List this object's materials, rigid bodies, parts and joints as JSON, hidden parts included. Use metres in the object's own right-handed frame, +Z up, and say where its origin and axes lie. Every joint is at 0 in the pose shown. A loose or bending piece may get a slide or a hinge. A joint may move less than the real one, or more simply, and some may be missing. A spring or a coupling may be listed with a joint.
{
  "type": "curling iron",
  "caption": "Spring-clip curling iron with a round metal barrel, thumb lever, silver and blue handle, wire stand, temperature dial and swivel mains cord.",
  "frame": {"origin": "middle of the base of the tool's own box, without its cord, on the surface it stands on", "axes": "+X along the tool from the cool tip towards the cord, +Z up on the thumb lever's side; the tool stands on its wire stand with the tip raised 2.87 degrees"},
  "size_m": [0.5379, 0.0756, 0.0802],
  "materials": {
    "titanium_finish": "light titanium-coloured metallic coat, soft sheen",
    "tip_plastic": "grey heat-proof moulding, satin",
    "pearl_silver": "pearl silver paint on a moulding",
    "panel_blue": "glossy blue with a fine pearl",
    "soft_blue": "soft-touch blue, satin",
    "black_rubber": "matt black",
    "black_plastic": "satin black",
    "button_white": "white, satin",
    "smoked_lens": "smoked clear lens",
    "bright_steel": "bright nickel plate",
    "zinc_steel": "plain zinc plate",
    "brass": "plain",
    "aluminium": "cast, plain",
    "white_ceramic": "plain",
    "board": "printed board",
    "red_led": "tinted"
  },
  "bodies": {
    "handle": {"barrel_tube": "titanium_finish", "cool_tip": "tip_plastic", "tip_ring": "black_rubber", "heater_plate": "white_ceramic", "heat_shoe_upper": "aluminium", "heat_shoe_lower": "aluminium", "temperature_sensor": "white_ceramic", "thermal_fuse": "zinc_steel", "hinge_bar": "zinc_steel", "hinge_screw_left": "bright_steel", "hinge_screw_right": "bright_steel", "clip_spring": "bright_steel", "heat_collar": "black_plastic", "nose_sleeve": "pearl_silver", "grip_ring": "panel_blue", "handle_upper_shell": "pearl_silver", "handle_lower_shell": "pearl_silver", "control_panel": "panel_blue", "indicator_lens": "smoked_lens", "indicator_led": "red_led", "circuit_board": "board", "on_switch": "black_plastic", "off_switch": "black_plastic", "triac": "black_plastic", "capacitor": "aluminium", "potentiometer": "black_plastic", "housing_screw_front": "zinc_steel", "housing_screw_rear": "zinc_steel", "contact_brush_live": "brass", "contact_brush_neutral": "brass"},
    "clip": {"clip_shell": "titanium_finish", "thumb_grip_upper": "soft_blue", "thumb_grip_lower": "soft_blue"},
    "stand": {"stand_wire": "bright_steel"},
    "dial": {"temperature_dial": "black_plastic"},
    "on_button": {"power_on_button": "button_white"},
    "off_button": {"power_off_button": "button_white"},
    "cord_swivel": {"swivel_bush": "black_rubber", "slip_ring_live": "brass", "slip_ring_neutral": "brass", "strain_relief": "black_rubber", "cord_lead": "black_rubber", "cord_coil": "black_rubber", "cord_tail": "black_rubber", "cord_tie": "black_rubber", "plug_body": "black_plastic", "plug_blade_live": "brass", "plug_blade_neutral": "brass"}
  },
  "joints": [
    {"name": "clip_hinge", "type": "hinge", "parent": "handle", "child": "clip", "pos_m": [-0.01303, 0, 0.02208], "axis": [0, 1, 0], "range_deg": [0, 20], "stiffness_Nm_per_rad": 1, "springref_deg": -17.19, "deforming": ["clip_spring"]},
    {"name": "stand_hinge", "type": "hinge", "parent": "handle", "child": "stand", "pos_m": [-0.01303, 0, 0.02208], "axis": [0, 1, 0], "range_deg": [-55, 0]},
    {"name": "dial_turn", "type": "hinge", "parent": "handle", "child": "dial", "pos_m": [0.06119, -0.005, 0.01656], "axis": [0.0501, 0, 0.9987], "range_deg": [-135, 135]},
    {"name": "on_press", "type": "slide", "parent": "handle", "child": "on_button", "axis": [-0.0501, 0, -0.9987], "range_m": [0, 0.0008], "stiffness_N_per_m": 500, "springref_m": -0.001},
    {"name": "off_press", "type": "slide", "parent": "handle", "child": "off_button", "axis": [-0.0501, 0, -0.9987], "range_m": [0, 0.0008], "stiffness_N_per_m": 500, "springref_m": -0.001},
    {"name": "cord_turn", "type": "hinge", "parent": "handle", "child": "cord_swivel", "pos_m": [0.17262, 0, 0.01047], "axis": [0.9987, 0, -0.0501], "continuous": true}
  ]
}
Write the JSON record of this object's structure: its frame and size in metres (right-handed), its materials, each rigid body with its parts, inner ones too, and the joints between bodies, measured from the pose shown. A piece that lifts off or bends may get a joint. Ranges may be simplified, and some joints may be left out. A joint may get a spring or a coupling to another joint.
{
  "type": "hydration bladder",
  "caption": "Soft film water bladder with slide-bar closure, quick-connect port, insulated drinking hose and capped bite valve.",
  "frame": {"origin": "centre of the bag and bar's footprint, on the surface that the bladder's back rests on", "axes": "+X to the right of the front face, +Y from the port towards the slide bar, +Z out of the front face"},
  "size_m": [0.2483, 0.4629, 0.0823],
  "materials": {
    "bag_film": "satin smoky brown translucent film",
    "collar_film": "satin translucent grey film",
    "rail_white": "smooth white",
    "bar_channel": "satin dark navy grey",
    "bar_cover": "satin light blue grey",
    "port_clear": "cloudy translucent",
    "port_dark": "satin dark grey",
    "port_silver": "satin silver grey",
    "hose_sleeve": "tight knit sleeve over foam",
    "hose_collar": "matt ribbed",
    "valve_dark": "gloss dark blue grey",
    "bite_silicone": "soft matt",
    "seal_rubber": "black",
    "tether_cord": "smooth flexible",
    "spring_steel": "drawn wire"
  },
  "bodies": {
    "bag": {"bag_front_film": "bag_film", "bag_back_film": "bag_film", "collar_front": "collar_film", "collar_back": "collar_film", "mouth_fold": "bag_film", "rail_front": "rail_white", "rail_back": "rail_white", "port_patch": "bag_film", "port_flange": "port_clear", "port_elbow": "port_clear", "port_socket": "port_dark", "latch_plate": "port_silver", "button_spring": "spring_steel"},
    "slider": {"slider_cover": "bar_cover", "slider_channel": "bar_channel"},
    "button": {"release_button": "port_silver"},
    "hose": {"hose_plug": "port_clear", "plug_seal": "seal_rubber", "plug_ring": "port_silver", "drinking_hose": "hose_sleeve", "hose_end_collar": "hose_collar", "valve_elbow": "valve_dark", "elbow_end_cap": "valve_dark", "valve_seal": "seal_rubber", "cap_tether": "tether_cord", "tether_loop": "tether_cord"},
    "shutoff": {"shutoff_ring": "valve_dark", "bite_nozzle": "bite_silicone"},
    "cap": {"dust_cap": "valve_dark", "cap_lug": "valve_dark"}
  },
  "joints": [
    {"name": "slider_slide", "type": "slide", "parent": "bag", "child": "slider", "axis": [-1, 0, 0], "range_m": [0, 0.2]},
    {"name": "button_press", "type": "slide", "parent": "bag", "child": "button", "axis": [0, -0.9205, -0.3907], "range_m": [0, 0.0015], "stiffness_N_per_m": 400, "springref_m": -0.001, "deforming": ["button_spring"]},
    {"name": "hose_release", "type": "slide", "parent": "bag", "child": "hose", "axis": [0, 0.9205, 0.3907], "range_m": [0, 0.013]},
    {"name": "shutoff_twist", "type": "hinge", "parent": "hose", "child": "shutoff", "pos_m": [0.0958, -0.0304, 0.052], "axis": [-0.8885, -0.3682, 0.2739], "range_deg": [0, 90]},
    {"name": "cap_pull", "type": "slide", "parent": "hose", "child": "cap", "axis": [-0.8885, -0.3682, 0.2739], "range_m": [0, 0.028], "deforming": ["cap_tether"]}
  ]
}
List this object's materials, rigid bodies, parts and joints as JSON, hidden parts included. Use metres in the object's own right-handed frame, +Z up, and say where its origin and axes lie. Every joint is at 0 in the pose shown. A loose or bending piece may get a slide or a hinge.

--------------------------------

→ **WRITTEN EXERCISE**
Repeat all of the records above exactly as they appear.

→ **CORRECT RESPONSE**
List this object's materials, rigid bodies, parts and joints as JSON, hidden parts included. Use metres in the object's own right-handed frame, +Z up, and say where its origin and axes lie. Every joint is at 0 in the pose shown. A loose or bending piece may get a slide or a hinge. A joint may move less than the real one, or more simply, and some may be missing. A spring or a coupling may be listed with a joint.
{
  "type": "curling iron",
  "caption": "Spring-clip curling iron with a round metal barrel, thumb lever, silver and blue handle, wire stand, temperature dial and swivel mains cord.",
  "frame": {"origin": "middle of the base of the tool's own box, without its cord, on the surface it stands on", "axes": "+X along the tool from the cool tip towards the cord, +Z up on the thumb lever's side; the tool stands on its wire stand with the tip raised 2.87 degrees"},
  "size_m": [0.5379, 0.0756, 0.0802],
  "materials": {
    "titanium_finish": "light titanium-coloured metallic coat, soft sheen",
    "tip_plastic": "grey heat-proof moulding, satin",
    "pearl_silver": "pearl silver paint on a moulding",
    "panel_blue": "glossy blue with a fine pearl",
    "soft_blue": "soft-touch blue, satin",
    "black_rubber": "matt black",
    "black_plastic": "satin black",
    "button_white": "white, satin",
    "smoked_lens": "smoked clear lens",
    "bright_steel": "bright nickel plate",
    "zinc_steel": "plain zinc plate",
    "brass": "plain",
    "aluminium": "cast, plain",
    "white_ceramic": "plain",
    "board": "printed board",
    "red_led": "tinted"
  },
  "bodies": {
    "handle": {"barrel_tube": "titanium_finish", "cool_tip": "tip_plastic", "tip_ring": "black_rubber", "heater_plate": "white_ceramic", "heat_shoe_upper": "aluminium", "heat_shoe_lower": "aluminium", "temperature_sensor": "white_ceramic", "thermal_fuse": "zinc_steel", "hinge_bar": "zinc_steel", "hinge_screw_left": "bright_steel", "hinge_screw_right": "bright_steel", "clip_spring": "bright_steel", "heat_collar": "black_plastic", "nose_sleeve": "pearl_silver", "grip_ring": "panel_blue", "handle_upper_shell": "pearl_silver", "handle_lower_shell": "pearl_silver", "control_panel": "panel_blue", "indicator_lens": "smoked_lens", "indicator_led": "red_led", "circuit_board": "board", "on_switch": "black_plastic", "off_switch": "black_plastic", "triac": "black_plastic", "capacitor": "aluminium", "potentiometer": "black_plastic", "housing_screw_front": "zinc_steel", "housing_screw_rear": "zinc_steel", "contact_brush_live": "brass", "contact_brush_neutral": "brass"},
    "clip": {"clip_shell": "titanium_finish", "thumb_grip_upper": "soft_blue", "thumb_grip_lower": "soft_blue"},
    "stand": {"stand_wire": "bright_steel"},
    "dial": {"temperature_dial": "black_plastic"},
    "on_button": {"power_on_button": "button_white"},
    "off_button": {"power_off_button": "button_white"},
    "cord_swivel": {"swivel_bush": "black_rubber", "slip_ring_live": "brass", "slip_ring_neutral": "brass", "strain_relief": "black_rubber", "cord_lead": "black_rubber", "cord_coil": "black_rubber", "cord_tail": "black_rubber", "cord_tie": "black_rubber", "plug_body": "black_plastic", "plug_blade_live": "brass", "plug_blade_neutral": "brass"}
  },
  "joints": [
    {"name": "clip_hinge", "type": "hinge", "parent": "handle", "child": "clip", "pos_m": [-0.01303, 0, 0.02208], "axis": [0, 1, 0], "range_deg": [0, 20], "stiffness_Nm_per_rad": 1, "springref_deg": -17.19, "deforming": ["clip_spring"]},
    {"name": "stand_hinge", "type": "hinge", "parent": "handle", "child": "stand", "pos_m": [-0.01303, 0, 0.02208], "axis": [0, 1, 0], "range_deg": [-55, 0]},
    {"name": "dial_turn", "type": "hinge", "parent": "handle", "child": "dial", "pos_m": [0.06119, -0.005, 0.01656], "axis": [0.0501, 0, 0.9987], "range_deg": [-135, 135]},
    {"name": "on_press", "type": "slide", "parent": "handle", "child": "on_button", "axis": [-0.0501, 0, -0.9987], "range_m": [0, 0.0008], "stiffness_N_per_m": 500, "springref_m": -0.001},
    {"name": "off_press", "type": "slide", "parent": "handle", "child": "off_button", "axis": [-0.0501, 0, -0.9987], "range_m": [0, 0.0008], "stiffness_N_per_m": 500, "springref_m": -0.001},
    {"name": "cord_turn", "type": "hinge", "parent": "handle", "child": "cord_swivel", "pos_m": [0.17262, 0, 0.01047], "axis": [0.9987, 0, -0.0501], "continuous": true}
  ]
}
Write the JSON record of this object's structure: its frame and size in metres (right-handed), its materials, each rigid body with its parts, inner ones too, and the joints between bodies, measured from the pose shown. A piece that lifts off or bends may get a joint. Ranges may be simplified, and some joints may be left out. A joint may get a spring or a coupling to another joint.
{
  "type": "hydration bladder",
  "caption": "Soft film water bladder with slide-bar closure, quick-connect port, insulated drinking hose and capped bite valve.",
  "frame": {"origin": "centre of the bag and bar's footprint, on the surface that the bladder's back rests on", "axes": "+X to the right of the front face, +Y from the port towards the slide bar, +Z out of the front face"},
  "size_m": [0.2483, 0.4629, 0.0823],
  "materials": {
    "bag_film": "satin smoky brown translucent film",
    "collar_film": "satin translucent grey film",
    "rail_white": "smooth white",
    "bar_channel": "satin dark navy grey",
    "bar_cover": "satin light blue grey",
    "port_clear": "cloudy translucent",
    "port_dark": "satin dark grey",
    "port_silver": "satin silver grey",
    "hose_sleeve": "tight knit sleeve over foam",
    "hose_collar": "matt ribbed",
    "valve_dark": "gloss dark blue grey",
    "bite_silicone": "soft matt",
    "seal_rubber": "black",
    "tether_cord": "smooth flexible",
    "spring_steel": "drawn wire"
  },
  "bodies": {
    "bag": {"bag_front_film": "bag_film", "bag_back_film": "bag_film", "collar_front": "collar_film", "collar_back": "collar_film", "mouth_fold": "bag_film", "rail_front": "rail_white", "rail_back": "rail_white", "port_patch": "bag_film", "port_flange": "port_clear", "port_elbow": "port_clear", "port_socket": "port_dark", "latch_plate": "port_silver", "button_spring": "spring_steel"},
    "slider": {"slider_cover": "bar_cover", "slider_channel": "bar_channel"},
    "button": {"release_button": "port_silver"},
    "hose": {"hose_plug": "port_clear", "plug_seal": "seal_rubber", "plug_ring": "port_silver", "drinking_hose": "hose_sleeve", "hose_end_collar": "hose_collar", "valve_elbow": "valve_dark", "elbow_end_cap": "valve_dark", "valve_seal": "seal_rubber", "cap_tether": "tether_cord", "tether_loop": "tether_cord"},
    "shutoff": {"shutoff_ring": "valve_dark", "bite_nozzle": "bite_silicone"},
    "cap": {"dust_cap": "valve_dark", "cap_lug": "valve_dark"}
  },
  "joints": [
    {"name": "slider_slide", "type": "slide", "parent": "bag", "child": "slider", "axis": [-1, 0, 0], "range_m": [0, 0.2]},
    {"name": "button_press", "type": "slide", "parent": "bag", "child": "button", "axis": [0, -0.9205, -0.3907], "range_m": [0, 0.0015], "stiffness_N_per_m": 400, "springref_m": -0.001, "deforming": ["button_spring"]},
    {"name": "hose_release", "type": "slide", "parent": "bag", "child": "hose", "axis": [0, 0.9205, 0.3907], "range_m": [0, 0.013]},
    {"name": "shutoff_twist", "type": "hinge", "parent": "hose", "child": "shutoff", "pos_m": [0.0958, -0.0304, 0.052], "axis": [-0.8885, -0.3682, 0.2739], "range_deg": [0, 90]},
    {"name": "cap_pull", "type": "slide", "parent": "hose", "child": "cap", "axis": [-0.8885, -0.3682, 0.2739], "range_m": [0, 0.028], "deforming": ["cap_tether"]}
  ]
}
List this object's materials, rigid bodies, parts and joints as JSON, hidden parts included. Use metres in the object's own right-handed frame, +Z up, and say where its origin and axes lie. Every joint is at 0 in the pose shown. A loose or bending piece may get a slide or a hinge.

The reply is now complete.